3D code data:
--

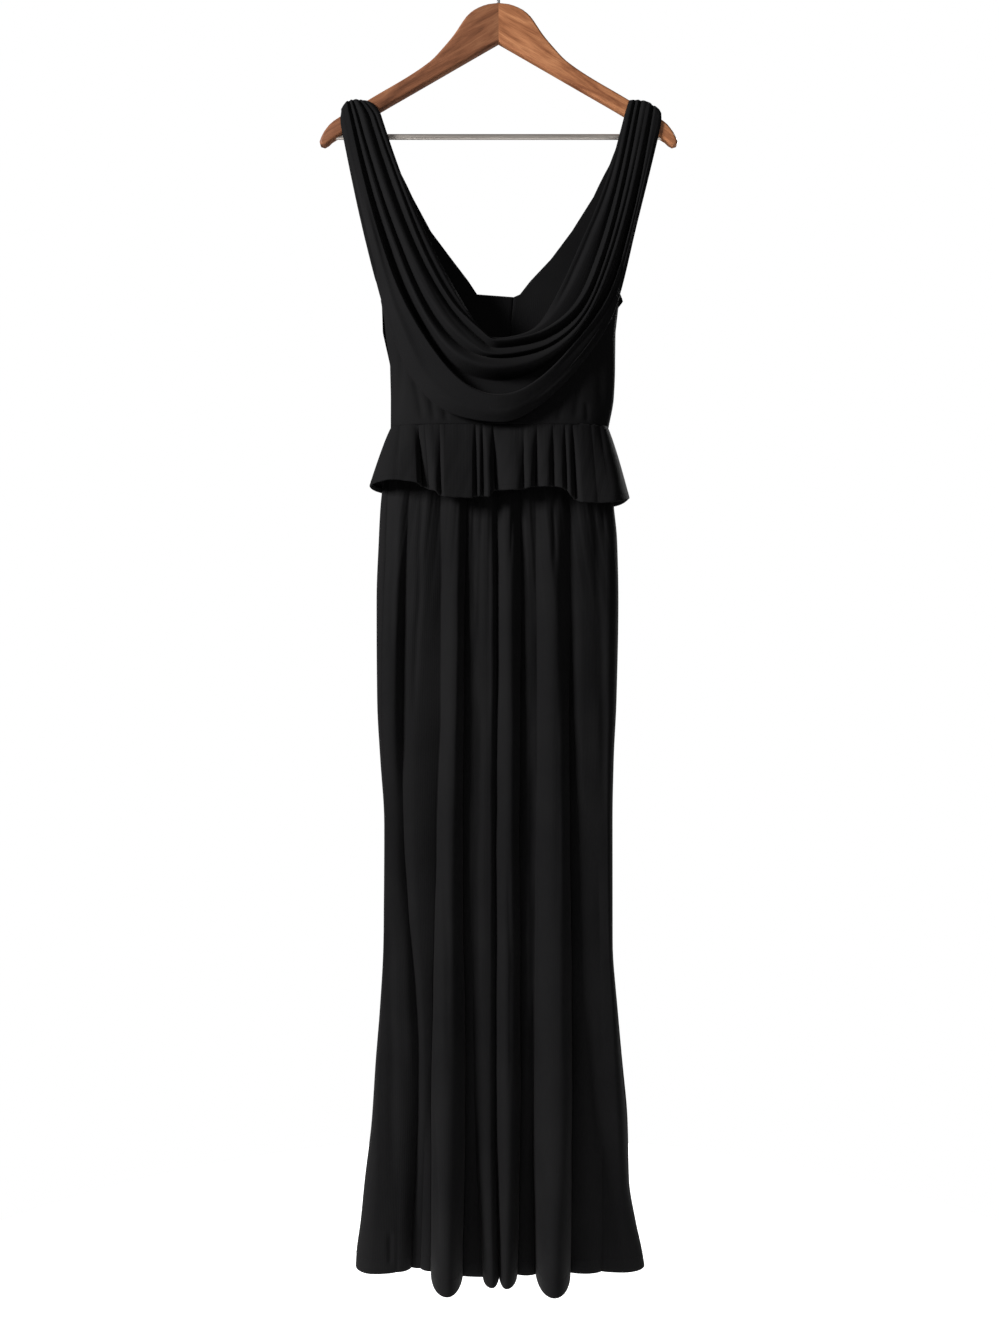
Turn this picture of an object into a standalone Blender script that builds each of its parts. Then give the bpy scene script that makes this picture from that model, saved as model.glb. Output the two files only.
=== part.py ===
"""Long cowl-neck dress with a peplum, hanging on a wooden hanger.

+Z is up, +X is to the right of someone looking at the dress's front, and the front faces -Y.
The origin is the crown of the hanger's hook, on the inside, where a rail bears.
Sizes below are in millimetres, and "out" is a distance from the dress's middle plane.
"""
from collections import namedtuple
import math

import bmesh
import bpy
from mathutils import Matrix, Vector
import numpy as np

MM = 0.001                      # metres in a millimetre

# ---- driving sizes ----------------------------------------------------------------------
WALL = 1.4                      # thickness of a cloth wall
SEAM = 0.4                      # gap between two pieces that are sewn together
APEX_Z = -72.0                  # top of the wooden hanger
ARM_THICK = 13.0                # hanger arm, front to back
ARM_BEVEL = 2.5
BAR_Z = -236.7                  # trouser bar's axis
BAR_R = 3.25
BAR_HALF = 209.0
SOCKET_CLEAR = 0.4              # gap round the bar's ends and the hook's stem
HOOK_WIRE_R = 1.9
HOOK_LOOP_R = 20.0              # inside of the hook's loop
STRAP_OUT = 9.0                 # strap's distance from the middle plane, at the hanger
STRAP_ROLL = 7.0                # height over which a strap rolls over the hanger's arm
STRAP_DRAW = 24.0               # height over which a strap's gathers draw in to its top
# Rise of each strap's gathered top over the arm: distances from the centre, then heights.
STRAP_BULGE = {-1: ([150, 160, 167, 177, 187, 193, 200], [-1, -0.5, 1, 7, 11, 8, 0]),
               1: ([150, 162, 171, 181, 190, 198, 205], [-1.2, -1.0, 3, 7.5, 9, 8, 1])}
# Each strap's middle at its top, and how far its inner and outer halves draw in to it.
STRAP_GATHER = {-1: (184.0, 0.40, 0.26), 1: (188.0, 0.05, 0.16)}
WAIST_Z = -600.0
UNDERARM_Z = -440.0
HEM_Z = -1638.0
WAIST_FRONT_OUT = 37.0
WAIST_BACK_OUT = 34.0

CLOTH_COLOUR = (0.009, 0.009, 0.010, 1.0)
WOOD_COLOUR = (0.30, 0.095, 0.035, 1.0)
STEEL_COLOUR = (0.42, 0.38, 0.35, 1.0)

# ---- tables -----------------------------------------------------------------------------
# Right hanger arm, seen from the front: distance from the centre, height under the apex.
ARM_TOP = [(0.2, 0), (12, -1.2), (21, -4), (31, -9), (40, -17), (47, -27), (55, -39), (70, -57),
           (84.5, -72), (161, -120), (199, -142.5), (208, -149), (214, -156), (219, -164), (222, -172)]
ARM_UNDERSIDE = [(221, -176), (218, -178), (214, -177), (207, -171), (199, -166), (175, -150.5),
                 (148, -134), (100, -106.2), (50, -77.3), (0.2, -48.5)]

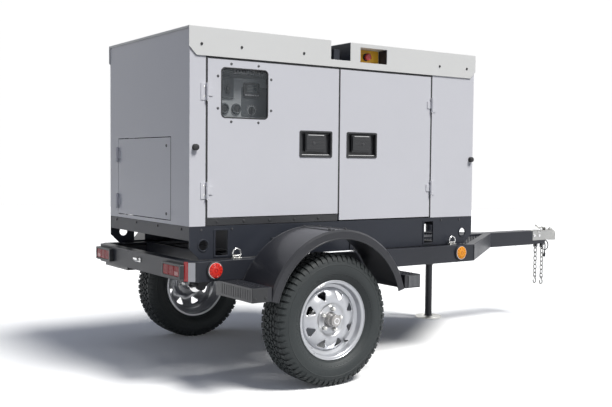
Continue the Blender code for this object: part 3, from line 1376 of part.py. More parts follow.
def radiator():
    """Radiator core with its tanks, on the skid's front beam."""
    x = ENCLOSURE_FRONT - 0.110
    bottom = SKID_TOP - 0.0012 + SEAT
    made = box("radiator", (x, -0.300, bottom + 0.080), (x + 0.070, 0.300, 1.560), ALUMINIUM)
    join(made, box("bottom_tank", (x - 0.006, -0.330, bottom), (x + 0.078, 0.330, bottom + 0.082)))
    join(made, box("top_tank", (x - 0.006, -0.330, 1.550), (x + 0.078, 0.330, 1.640)))
    return made


def muffler():
    """Silencer over the engine, on its downpipe from the head."""
    x0, x1, y, z = ENGINE_REAR + 0.080, ENGINE_FRONT - 0.020, 0.230, 1.560
    made = rod("muffler", (x0, y, z), (x1, y, z), 0.075, STEEL, 16)
    x = ENGINE_REAR + 0.260
    pipe = [(x, 0.118 + 0.016, 1.320), (x, y - 0.03, 1.320), (x, y, 1.350), (x, y, 1.500)]
    join(made, tube("downpipe", pipe, 0.021, roundness=2))
    join(made, box("flange", (x - 0.035, 0.1203, 1.285), (x + 0.035, 0.132 + 0.004, 1.355)))
    return join(made, tube("outlet", [(x1 - 0.01, y, z), (x1 + 0.080, y, z), (x1 + 0.110, y, z + 0.03),
                                      (x1 + 0.110, y, z + 0.20)], 0.021, roundness=2))


def battery():
    """Starter battery with two posts, across the rear bearer."""
    x, y, z = BEARER_XS[0], 0.360, BEARER_TOP + SEAT
    made = box("battery", (x - 0.120, y - 0.085, z), (x + 0.120, y + 0.085, z + 0.185), BLACK_PLASTIC)
    for offset in (-0.08, 0.08):
        join(made, rod("post", (x + offset, y - 0.05, z + 0.180), (x + offset, y - 0.05, z + 0.202), 0.008,
                       steps=12))
    return made


PANEL_FACE_Y = -HALF_WIDTH + 0.085
KNOB_X, KNOB_Z = ENCLOSURE_REAR + 0.410, 1.432


def control_panel():
    """Control cabinet behind the window, on the rear panel's inner face."""
    low = (ENCLOSURE_REAR + SHEET + SEAT, PANEL_FACE_Y, 1.330)
    made = box("control_panel", low, (ENCLOSURE_REAR + 0.530, PANEL_FACE_Y + 0.130, 1.672), PANEL_GREY)
    x = ENCLOSURE_REAR
    join(made,
         box("breaker", (x + 0.200, PANEL_FACE_Y - 0.018, 1.500), (x + 0.262, PANEL_FACE_Y + 0.001, 1.600)))
    join(made,
         box("display", (x + 0.335, PANEL_FACE_Y - 0.012, 1.500), (x + 0.445, PANEL_FACE_Y + 0.001, 1.590)))
    for offset in (0.215, 0.285):
        place = (x + offset, PANEL_FACE_Y, 1.432)
        join(made, rod("outlet", (place[0], place[1] - 0.010, place[2]),
                       (place[0], place[1] + 0.002, place[2]), 0.026, steps=12))
    return cut(made, rod("knob_hole", (KNOB_X, PANEL_FACE_Y - 0.01, KNOB_Z),
                         (KNOB_X, PANEL_FACE_Y + 0.03, KNOB_Z), 0.0062, steps=12))


def selector_knob():
    """Rotary selector with a grip bar, on a stub in the panel."""
    y = PANEL_FACE_Y - SEAT
    made = rod("selector_knob", (KNOB_X, y, KNOB_Z), (KNOB_X, y - 0.008, KNOB_Z), 0.019, BLACK_PLASTIC, 12)
    join(made, box("grip", (KNOB_X - 0.0045, y - 0.022, KNOB_Z - 0.018),
                   (KNOB_X + 0.0045, y - 0.006, KNOB_Z + 0.018)))
    return join(made,
                rod("stub", (KNOB_X, y - 0.002, KNOB_Z), (KNOB_X, y + 0.022, KNOB_Z), 0.0055, steps=12))


def side_marker(side, end):
    """Round marker lamp on the rail's outer face."""
    x = ENCLOSURE_REAR + (0.097 if end == "rear" else 1.808)
    z = RAIL_TOP - 0.046
    profile = [(0, 0), (0.046, 0), (0.046, 0.008), (0.040, 0.014), (0, 0.017)]
    made = turned(f"side_marker_{side_name(side)}_{end}", profile, RED_LENS, 16)
    made.matrix_world = Matrix.Translation((x, side * (RAIL_Y + SEAT),
                                            z)) @ Matrix.Rotation(-side * math.pi / 2, 4, "X")
    return made


# ---------------------------------------------------------------- assembly

for hand in (LEFT, RIGHT):
    side_rail(hand)
    tail_lamp(hand)
    wheel = [tyre(hand), wheel_rim(hand), wheel_hub(hand)]
    wheel_pivot = on_pivot("pivot_wheel_" + side_name(hand), (AXLE_X, hand * TRACK_Y, TYRE_RADIUS), *wheel)
    arm_place = (ARM_PIVOT_X, hand * RAIL_Y, AXLE_HEIGHT)
    on_pivot("pivot_arm_" + side_name(hand), arm_place, torsion_arm(hand), wheel_pivot)
    fender(hand)
    pin_x, pin_z = chain_pin()
    on_pivot("pivot_chain_" + side_name(hand), (pin_x, hand * CHAIN_Y, pin_z), safety_chain(hand))
    for which in ("rear", "front"):
        side_marker(hand, which)
        paddle = on_pivot(f"pivot_latch_{side_name(hand)}_{which}", latch_pivot(hand, which),
                          latch_paddle(hand, which))
        carried = [side_door(hand, which), paddle]
        if (hand, which) == (RIGHT, "rear"):
            carried.append(window_pane())
        on_pivot(f"pivot_door_{side_name(hand)}_{which}", side_hinge_frames(hand, which)[0].translation,
                 *carried)
rear_bumper()
crossmember("crossmember_front", CROSSMEMBER_FRONT_X)
crossmember("crossmember_rear", CROSSMEMBER_REAR_X)
tongue_beam()
axle_beam()
jack = jack_frame()
join(bpy.data.objects["side_rail_left"], jack_mount(jack))
crank, crank_place = jack_crank(jack)
crank_pivot = on_pivot("pivot_jack_crank", crank_place, crank)
leg_pivot = on_pivot("pivot_jack_leg", jack.translation, jack_leg(jack))
on_pivot("pivot_jack", jack.translation, jack_tube(jack), crank_pivot, leg_pivot)
coupler()
on_pivot("pivot_coupler_latch", (LATCH_PIVOT_X, 0, LATCH_PIVOT_Z), coupler_latch())
harness()
skid_base()
fuel_tank()
on_pivot("pivot_fuel_cap", (FILLER_X, FILLER_Y, NECK_TOP), fuel_cap())
rear_shell()
front_shell()
roof()
lifting_frame()
on_pivot("pivot_access_door", access_hinge_frames()[0].translation, access_door())
on_pivot("pivot_stop", (stop_place()[0], -HALF_WIDTH, stop_place()[1]), stop_button())
generator_housing()
on_pivot("pivot_crankshaft", (ENGINE_FRONT, 0, SHAFT_Z), generator_rotor(), crank_pulley())
engine_block()
on_pivot("pivot_fan", (ENGINE_FRONT, 0, FAN_Z), cooling_fan())
radiator()
muffler()
battery()
control_panel()
on_pivot("pivot_selector", (KNOB_X, PANEL_FACE_Y, KNOB_Z), selector_knob())
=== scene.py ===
"""Looks for the towable diesel generator: materials, detailed pieces, lights and camera."""

import json
import math
import random

import bmesh
import bpy
from mathutils import Matrix, Vector


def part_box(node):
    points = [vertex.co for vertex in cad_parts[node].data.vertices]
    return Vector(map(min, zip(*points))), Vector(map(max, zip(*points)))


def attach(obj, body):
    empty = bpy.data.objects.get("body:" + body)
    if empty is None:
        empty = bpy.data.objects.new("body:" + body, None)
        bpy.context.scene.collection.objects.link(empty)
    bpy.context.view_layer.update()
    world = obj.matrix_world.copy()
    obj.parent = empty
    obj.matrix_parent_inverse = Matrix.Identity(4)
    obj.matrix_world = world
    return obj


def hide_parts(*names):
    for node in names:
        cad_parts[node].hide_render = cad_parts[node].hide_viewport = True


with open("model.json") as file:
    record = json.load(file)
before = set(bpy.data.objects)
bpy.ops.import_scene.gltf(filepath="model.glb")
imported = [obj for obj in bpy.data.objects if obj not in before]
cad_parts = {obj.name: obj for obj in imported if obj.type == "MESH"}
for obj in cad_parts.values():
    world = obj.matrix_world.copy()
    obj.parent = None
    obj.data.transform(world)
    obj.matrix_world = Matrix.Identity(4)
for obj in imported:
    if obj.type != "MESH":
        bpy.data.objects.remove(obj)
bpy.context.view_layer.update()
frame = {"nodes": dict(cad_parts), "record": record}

NODES = frame["nodes"]
ROOT = "trailer_and_canopy"
BODY_OF = {n: b for b, ns in frame["record"]["behaviour"]["bodies"].items() for n in ns}
SIDES = (("left", 1), ("right", -1))

# ---------------------------------------------------------------- stations in metres, as in the CAD

TAU = 2 * math.pi
REAR = -1.6675                  # enclosure's rear face
FRONT = 0.3225                  # enclosure's front face
HALF = 0.5125                   # enclosure's half width
TOP = 1.836                     # roof's top
FLANGE_Y = HALF + 0.006         # roof flange's outer face
SPLIT = REAR + 0.938            # where the front and rear side doors meet
REAR_HINGE, FRONT_HINGE = REAR + 0.097, -0.0355
HINGE_ZS = (1.011, 1.512)
LATCH_XS = {"rear": -0.8905, "front": -0.5685}
LATCH_Z = 1.260
WINDOW_X, WINDOW_Z = (-1.4865, -1.2055), (1.385, 1.641)
PANEL_FACE = -0.4275            # control panel's face, looking to the right
STOP_BACK = -0.4415             # back of the emergency stop's pocket
AXLE = Vector((-1.0035, 0, 0.344))
TRACK = 0.7625                  # from the middle to a wheel's centre
BUMPER_X = -1.7175              # bumper's rear face
BUMPER_Z = 0.609                # middle height of bumper and rails
MARKER_Z = 0.614
RAIL_SIDE = 0.6026              # rail's outer face
RAIL_TOP = 0.6602
FENDER_CENTRE = Vector((AXLE.x, 0, 0.375))
BEND_X = 0.2585                 # where the rails bend in to the tongue
DECK_TOP = 0.6470
TONGUE_PIN_X, TONGUE_PIN_Z = 1.5735, 0.541    # safety chains' pins
SHAFT = 1.100                   # crankshaft's height
FAN = 1.260                     # fan's height
ENGINE_BACK, ENGINE_NOSE = -0.7865, -0.2475

# ---------------------------------------------------------------- materials


def nodes_of(material):
    """A material's nodes, its links and its Principled shader."""
    tree = material.node_tree
    return tree.nodes, tree.links, tree.nodes["Principled BSDF"]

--

Required work:
Set down exactly the lines from the line that contains "fuel_tank()" to the line that contains "bpy.context.scene.collection.objects.link(empty)", both lines included, and nothing more.

Reply:
fuel_tank()
on_pivot("pivot_fuel_cap", (FILLER_X, FILLER_Y, NECK_TOP), fuel_cap())
rear_shell()
front_shell()
roof()
lifting_frame()
on_pivot("pivot_access_door", access_hinge_frames()[0].translation, access_door())
on_pivot("pivot_stop", (stop_place()[0], -HALF_WIDTH, stop_place()[1]), stop_button())
generator_housing()
on_pivot("pivot_crankshaft", (ENGINE_FRONT, 0, SHAFT_Z), generator_rotor(), crank_pulley())
engine_block()
on_pivot("pivot_fan", (ENGINE_FRONT, 0, FAN_Z), cooling_fan())
radiator()
muffler()
battery()
control_panel()
on_pivot("pivot_selector", (KNOB_X, PANEL_FACE_Y, KNOB_Z), selector_knob())
=== scene.py ===
"""Looks for the towable diesel generator: materials, detailed pieces, lights and camera."""

import json
import math
import random

import bmesh
import bpy
from mathutils import Matrix, Vector


def part_box(node):
    points = [vertex.co for vertex in cad_parts[node].data.vertices]
    return Vector(map(min, zip(*points))), Vector(map(max, zip(*points)))


def attach(obj, body):
    empty = bpy.data.objects.get("body:" + body)
    if empty is None:
        empty = bpy.data.objects.new("body:" + body, None)
        bpy.context.scene.collection.objects.link(empty)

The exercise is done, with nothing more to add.